The outlook on those fronts, experts say, points to a rebound in bankruptcies. The last year’s dip coincides with the lowest interest rates in a generation, a huge rise in property values and a spike in debt refinancing.

“I think it’s because of the interest rates more than anything else,” said Matthew J. McGowan, a lawyer and frequent lecturer on bankruptcy issues. All the New England states had comparatively low personal bankruptcy rates in the last year, McGowan noted, and “I think it’s because real estate values up here in the Northeast are pretty high. And they’re pushed higher, perhaps artificially, because of low interest rates.”

Consumer advocates and finance experts alike have been expressing concern for years about Americans’ growing indebtedness, and the growing use of bankruptcy as the only way out of a mountain of bills.

But in the Northeast, McGowan and others said, consumers have had a painless alternative: If they had, say, $20,000 in credit-card debt and their house had appreciated from $150,000 to $250,000, they could refinance an 8 percent mortgage at 5 percent, pay off the cards, and still end up with a lower monthly payment.

“If interest rates go up, and people can’t refinance their way out of a problem, then there’s bankruptcies,” said Charles A. Lovell, co-chair of the Partridge Snow & Hahn creditors’ rights practice group.

But for anyone with a variable-rate loan – an increasingly popular option in the recent wave of refinancings, and the typical setup for business loans – the impact of rising rates could be even more direct and immediate.
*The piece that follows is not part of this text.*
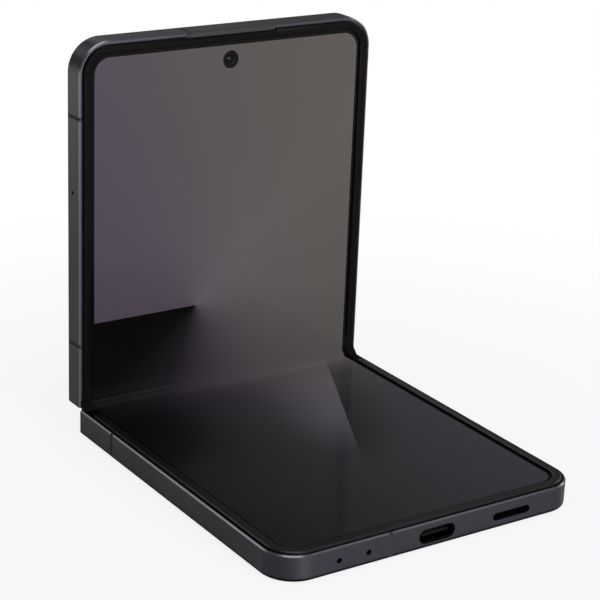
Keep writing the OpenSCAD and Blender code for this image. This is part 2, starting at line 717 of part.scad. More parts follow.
module spine_outline(off) {
  r = spine_r - off;
  translate([0, spine_r - spine_d]) {
    for (s = [-1, 1]) translate([s * spine_flat, 0]) circle(r, $fn = 64);
    translate([-spine_flat, -r]) square([2 * spine_flat, 2 * r]);
    translate([-spine_flat - r, 0]) square([2 * (spine_flat + r), spine_d - spine_r - spine_top + off]);
  }
}
module below_rim(top) intersection() {
  children();
  translate([-wide, -wide]) square([2 * wide, wide - top]);
}
module spine_cover() color([0.26, 0.26, 0.28]) in_spine() difference() {
  along_x(-spine_x, spine_x) below_rim(spine_top) spine_outline(0);
  along_x(-spine_x + spine_wall, spine_x - spine_wall) below_rim(spine_top - eps) spine_outline(spine_wall);
  both_sides() {
    arm_way(row_upper);
    other_half() arm_way(row_lower);
    box([spine_x - spine_wall - eps, -cap_web, -cap_web_z - seat_gap], [spine_x + eps, cap_web, 0]);
    box([spine_x - spine_wall - eps, -axis_off - cap_r - cap_gap, -axis_depth - cap_r - cap_gap],
        [spine_x + eps, axis_off + cap_r + cap_gap, 0]);
    translate([block_screw_x, 0, -spine_d - eps]) cylinder(r = screw_r + slide_gap, h = spine_wall + 2 * eps);
  }
}
module arm_way(row) box([row - part_gap, spine_flat, -arm_slot], [row + rail_w + part_gap, wide, 0]);

// Groove for one rail, its pinion's pocket and the slot for its arm
module rail_room(row) {
  x0 = row - side_play;
  x1 = row + rail_w + side_play;
  difference() {
    rod_x(axis_off, -axis_depth, rail_r + run_gap, x0, x1);
    rod_x(axis_off, -axis_depth, ring_pitch - tooth_top - run_gap, x0 - eps, x1 + eps);
  }
  rod_x(pinion_at[0], pinion_at[1], pinion_pitch + tooth_top + run_gap, x0, x1);
  box([x0, arm_from - 0.25, -arm_slot], [x1, wide, 0]);
}
module hinge_blocks() color([0.45, 0.45, 0.47]) in_spine() both_sides() difference() {
  along_x(block_from, block_end) below_rim(block_top) spine_outline(spine_wall + 0.02);
  box([block_from - eps, -wide, block_foot_t - spine_d], [block_x, wide, 0]);
  rail_room(row_upper);
  other_half() rail_room(row_lower);
  box([row_gears - side_play, -gear_room[0], -gear_room[1]],
      [row_gears + gear_w + side_play, gear_room[0], 0]);
  for (s = [-1, 1]) {
    rod_x(s * pinion_at[0], pinion_at[1], shaft_r + shaft_gap, block_x + seat_gap, block_end - seat_gap);
    rod_x(s * idler_at[0], idler_at[1], shaft_r + shaft_gap,
          row_gears - block_wall, row_gears + gear_w + block_wall);
  }
  translate([block_screw_x, 0, -spine_d]) cylinder(r = screw_r + eps, h = spine_d);
}
module block_screws() color([0.5, 0.5, 0.5]) in_spine() both_sides()
  translate([block_screw_x, 0, -spine_d + spine_wall]) {
    cylinder(r = screw_r, h = block_foot_t - spine_wall);
    translate([0, 0, block_foot_t - spine_wall]) cylinder(r = screw_head_r, h = screw_head_t);
  }
// Spine caps: a round-ended bar at each edge on a web, clamped by a foot in the spine's end
module spine_caps() color([0.03, 0.03, 0.03]) in_spine() both_sides() {
  web_x = inner_x - seat_gap;
  along_x(cap_in, side_x - cap_skin - cap_gap) {
    for (s = [-1, 1]) translate([s * axis_off, -axis_depth]) circle(cap_r);
    translate([-axis_off, -axis_depth - cap_r]) square([2 * axis_off, 2 * cap_r]);
  }
  box([cap_foot_x, -cap_foot, -spine_d + spine_wall + slide_gap],
      [spine_x - spine_wall - slide_gap, cap_foot, -cap_web_top]);
  box([cap_foot_x, seat_gap - cap_web, -cap_web_z], [web_x, cap_web - seat_gap, -cap_web_top]);
  box([cap_in, seat_gap - cap_web, -cap_web_z], [web_x, cap_web - seat_gap, -axis_depth]);
}
module friction_springs() color([0.55, 0.52, 0.45]) in_spine() both_sides()
  box([block_end + slide_gap, -spring_w / 2, -spine_d + spine_wall + slide_gap],
      [cap_foot_x - slide_gap, spring_w / 2, -cap_web_top - slide_gap]);

module display_fold() color([0.07, 0.07, 0.08])
  along_x(-cap_in + cap_gap, cap_in - cap_gap) translate([fold_y, panel_z]) {
    translate([-fold_l, -panel_t]) square([fold_l - bend_from, panel_t]);
    translate([corner_out, corner_out + bend_from]) square([panel_t, fold_l - bend_from]);
    translate([-bend_from, bend_face_r]) difference() {
      intersection() {
        circle(bend_face_r + panel_t, $fn = 96);
        translate([0, -wide]) square([wide, wide]);
      }
      circle(bend_face_r, $fn = 96);
    }
  }

// Flexible circuit through the spine: a tab on each half and an arc between them
function upper_point(p) = let (q = p - [axis_off, -axis_depth])
  [axis_off + q[0] * cos(turn) - q[1] * sin(turn), -axis_depth + q[0] * sin(turn) + q[1] * cos(turn)];
function flex_half(z, r) = let (
  gate = upper_point([flex_gate, -flex_z]),
  sag = gate[1] + flex_floor,
  bend = (pow(gate[0], 2) + pow(sag, 2)) / (2 * sag),
  centre = [0, bend - flex_floor]
) concat(
  arc_points(centre, bend + r, -90, atan2(gate[1] - centre[1], gate[0]), 24),
  [upper_point([flex_end, z])]
);
function flex_side(z, r) = let (half = flex_half(z, r))
  concat([for (i = [len(half) - 1:-1:1]) [-half[i][0], half[i][1]]], half);
module hinge_flex() color([0.65, 0.4, 0.1]) in_spine()
  along_x(-flex_w / 2, flex_w / 2) {
    over = flex_side(-flex_z, 0);
    under = flex_side(-flex_z - flex_t, flex_t);
    polygon(concat(over, [for (i = [len(under) - 1:-1:0]) under[i]]));
  }

// Gears, one at each end of the hinge in each node
module toothed(n, phase, at, x0, x1) both_sides()
  along_x(x0, x1) translate(at) rotate(phase)
    polygon(gear_points(n, gear_m, tooth_top, tooth_root, -thin));
module pinion(row, phase) {
  x0 = min(row, row_gears) - block_wall + seat_gap;
  x1 = max(row + rail_w, row_gears + gear_w) + block_wall - seat_gap;
  toothed(pinion_n, phase, pinion_at, row_gears, row_gears + gear_w);
  toothed(pinion_n, phase, pinion_at, row, row + rail_w);
  both_sides() rod_x(pinion_at[0], pinion_at[1], shaft_r, x0, x1);
}
module idler(phase) {
  toothed(idler_n, phase, idler_at, row_gears, row_gears + gear_w);
  both_sides() rod_x(idler_at[0], idler_at[1], shaft_r,
                     row_gears - block_wall + seat_gap, row_gears + gear_w + block_wall - seat_gap);
}
module pinion_upper() color([0.7, 0.7, 0.7]) in_spine() pinion(row_upper, pinion_phase(upper_idler_phase));
module pinion_lower() color([0.7, 0.7, 0.7]) in_spine() other_half()
  pinion(row_lower, pinion_phase(lower_idler_phase));
module idler_upper() color([0.72, 0.68, 0.5]) in_spine() idler(upper_idler_phase);
module idler_lower() color([0.72, 0.68, 0.5]) in_spine() other_half() idler(lower_idler_phase);

// Keys and card tray

module volume_key() color([0.26, 0.26, 0.28]) in_upper() key(volume_y, volume_l);
module side_key() color([0.26, 0.26, 0.28]) in_upper() key(side_y, side_l);
module card_tray() color([0.24, 0.24, 0.26]) in_upper() difference() {
  union() {
    pill_x(tray_y, -tray_z, tray_l, tray_h, -side_x, tray_skin - slide_gap - side_x);
    box([-side_x + tray_skin - seat_gap, tray_y - plate_w / 2, -tray_z - tray_plate_t / 2],
        [-side_x + tray_d, tray_y + plate_w / 2, -tray_z + tray_plate_t / 2]);
  }
  rod_x(pin_y, -tray_z, pin_r, -side_x - 1, -side_x + tray_skin + seat_gap);
  box([card_x - side_x, tray_y - card_w / 2 + 0.6, -tray_z - 0.1],
      [-side_x + tray_d - 1.5, tray_y + card_w / 2 + 0.6, -tray_z + tray_plate_t]);
}

frame_lower();
back_glass_lower();
display_lower();
bezel_lower();
hinge_caps_lower();
antenna_bands_lower();
arms_lower();
arm_screws_lower();
battery_lower();
charging_coil();
sub_board();
usb_shell();
usb_tongue();
speaker_module();
speaker_mesh();
microphones_lower();
haptic_motor();
frame_upper();
cover_glass();
cover_display();
display_upper();
bezel_upper();
hinge_caps_upper();
antenna_bands_upper();
arms_upper();
arm_screws_upper();
battery_upper();
main_board();
shield_cans();
front_camera();
earpiece();
microphones_upper();
camera_rings();
camera_lenses();
camera_modules();
flash_lens();
card_reader();
key_switches();
spine_cover();
hinge_blocks();
block_screws();
spine_caps();
friction_springs();
display_fold();
hinge_flex();
pinion_lower();
pinion_upper();
idler_lower();
idler_upper();
volume_key();
side_key();
card_tray();
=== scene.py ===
import math
import bpy
import bmesh
from mathutils import Matrix, Vector


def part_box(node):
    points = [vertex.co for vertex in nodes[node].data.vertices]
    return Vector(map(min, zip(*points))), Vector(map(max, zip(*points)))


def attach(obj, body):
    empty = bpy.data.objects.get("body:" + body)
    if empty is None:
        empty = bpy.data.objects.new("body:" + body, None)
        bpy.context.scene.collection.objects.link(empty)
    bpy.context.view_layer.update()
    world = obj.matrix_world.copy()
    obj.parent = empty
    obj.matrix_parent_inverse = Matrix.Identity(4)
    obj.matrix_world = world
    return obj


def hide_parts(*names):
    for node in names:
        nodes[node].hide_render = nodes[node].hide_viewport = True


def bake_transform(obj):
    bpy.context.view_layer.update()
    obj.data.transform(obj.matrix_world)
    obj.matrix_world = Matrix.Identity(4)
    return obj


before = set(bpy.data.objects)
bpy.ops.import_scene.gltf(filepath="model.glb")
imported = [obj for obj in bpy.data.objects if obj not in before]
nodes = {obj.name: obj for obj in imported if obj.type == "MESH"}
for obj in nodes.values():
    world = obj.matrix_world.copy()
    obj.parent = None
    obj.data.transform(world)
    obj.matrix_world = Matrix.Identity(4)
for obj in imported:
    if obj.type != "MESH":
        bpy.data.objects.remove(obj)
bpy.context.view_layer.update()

# Camera at the photograph's viewing angle: its place and turn come from the phone's straight edges.
# The lens is about 116 mm long on a 36 mm sensor, with no shift and no depth of field.
MM = 0.001
camera = bpy.data.objects.new("photo_camera", bpy.data.cameras.new("photo_camera"))
bpy.context.scene.collection.objects.link(camera)
bpy.context.scene.camera = camera
ahead = Vector((0.5272, 0.7778, -0.3421)).normalized()
up = Vector((0.1587, 0.3055, 0.9389))
across = ahead.cross(up).normalized()
camera.matrix_world = Matrix.Translation(Vector((-220.65, -314.56, 179.21)) * MM) @ Matrix(
    (across, across.cross(ahead), -ahead)).transposed().to_4x4()
FOCAL_PIXELS, FRAME_PIXELS = 1928.65, 600
camera.data.sensor_width = 36
camera.data.lens = FOCAL_PIXELS * camera.data.sensor_width / FRAME_PIXELS
camera.data.clip_start, camera.data.clip_end = 0.01, 50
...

The low rates of recent times have saved businesses a great deal of money, equivalent to a 10-percent or 15-percent rent or health premium discount, said Allan M. Shine, a bankruptcy expert who represented Bess Eaton during its Chapter 11 proceedings.

“That’s real money in the businesses’ pockets, so it’s a very serious problem if those interest rates start to go high,” Shine said.

If companies do start having trouble, Shine and McGowan said, they may be more likely to go to court than in the past. Shine calls that a good thing – “the whole bankruptcy reorganization process is intended to give honest, legitimate, hard-working debtors an opportunity to save their businesses or to sell them.”

McGowan offered a dimmer view: “There’s less patience out there than there used to be, not just among entrepreneurs, but among banks,” he said. “Banks are less willing to work with people than they used to be.” Not long ago, he said, one bank tried to force one of his clients not only to pay its full debt, with interest, but also wanted a share of the company as part of the forbearance agreement.

It was a “ridiculous situation,” he said. “You would never have that in the past.”

One growing trend, Lovell said, is filing bankruptcy cases in districts handpicked for their attitudes toward debtors. His firm, for example, filed the DB Companies’ Chapter 11 in Delaware, despite the chain’s strong Rhode Island roots. “It tends to be more debtor-friendly in Delaware for corporations,” he said.

For businesses whose assets are all in Rhode Island, one other alternative to the Providence bankruptcy court has long been popular: state “receivership” filings, most of which go before Superior Court Judge Michael A. Silverstein.

In the first eight months of 2004, Silverstein said, 28 receiverships were filed in Providence and Bristol counties.

In the federal system, businesses can opt for Chapter 7 bankruptcy – a liquidation of assets to repay creditors, or a Chapter 11 to either reorganize and keep operating, or to prepare their assets to be sold for the best possible price (Bess Eaton’s choice).

Receiverships, for the most part, are used as alternatives to Chapter 7s or the prepare-to-sell kind of Chapter 11s. Attorneys said they like them because they’re less costly, offer much more flexibility, and can be completed faster.

Richard L. Gemma, chairman of the Rhode Island Bar Association’s debtors and creditors rights committee, said receiverships work well to package and sell a business without closing it or laying off staff. “If you can keep the lights on, you maximize the value of the business.”

Lawyers also opt for receiverships when only secured creditors – typically banks – can expect to be paid. The bankruptcy courts “don’t want businesses in a Chapter 7 or 11 unless they’re going to pay dividends to unsecured creditors,” Gemma said.

In both venues, one change is inescapable. Remember the big manufacturers’ liquidations of the 1980s and early 1990s? You hardly see those anymore.

“Years ago, most of the Chapter 11s involved jewelry companies and other types of manufacturing operations, and the auctioneers were busy,” said McGowan. “There are fewer of those left in Rhode Island now, so there’s fewer that could go into bankruptcy. Now what you see are service businesses and retail outlets.”

McGowan was the receiver in one of the last big manufacturing insolvencies, Elizabeth Webbing, the strap producer that had been Central Falls’ biggest employer. He tried to keep the massive textile mill as a manufacturing plant, but couldn’t find a buyer.

“People told me, it just doesn’t make economic sense to run that kind of operation in Rhode Island,” he said. “A good portion of the equipment ended up down south and even overseas.”